PROBLEM DETAILS — Give the material again in full, matching it exactly.

GIVEN INFORMATION —
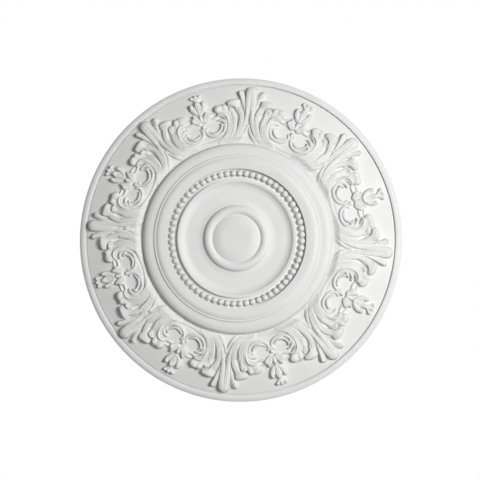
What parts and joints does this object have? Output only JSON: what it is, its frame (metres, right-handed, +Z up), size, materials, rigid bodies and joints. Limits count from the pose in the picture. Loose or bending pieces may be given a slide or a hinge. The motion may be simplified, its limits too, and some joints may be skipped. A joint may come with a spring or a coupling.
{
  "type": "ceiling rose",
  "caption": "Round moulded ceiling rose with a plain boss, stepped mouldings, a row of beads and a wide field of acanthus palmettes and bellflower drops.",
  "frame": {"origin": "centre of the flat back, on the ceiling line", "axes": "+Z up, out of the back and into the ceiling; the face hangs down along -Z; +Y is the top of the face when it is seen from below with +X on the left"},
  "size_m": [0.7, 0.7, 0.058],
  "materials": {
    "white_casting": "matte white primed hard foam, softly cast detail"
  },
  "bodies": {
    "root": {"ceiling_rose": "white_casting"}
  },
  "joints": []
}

SOLUTION BELOW —
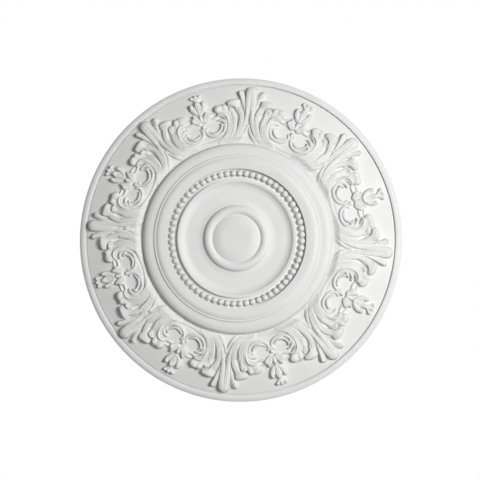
What parts and joints does this object have? Output only JSON: what it is, its frame (metres, right-handed, +Z up), size, materials, rigid bodies and joints. Limits count from the pose in the picture. Loose or bending pieces may be given a slide or a hinge. The motion may be simplified, its limits too, and some joints may be skipped. A joint may come with a spring or a coupling.
{
  "type": "ceiling rose",
  "caption": "Round moulded ceiling rose with a plain boss, stepped mouldings, a row of beads and a wide field of acanthus palmettes and bellflower drops.",
  "frame": {"origin": "centre of the flat back, on the ceiling line", "axes": "+Z up, out of the back and into the ceiling; the face hangs down along -Z; +Y is the top of the face when it is seen from below with +X on the left"},
  "size_m": [0.7, 0.7, 0.058],
  "materials": {
    "white_casting": "matte white primed hard foam, softly cast detail"
  },
  "bodies": {
    "root": {"ceiling_rose": "white_casting"}
  },
  "joints": []
}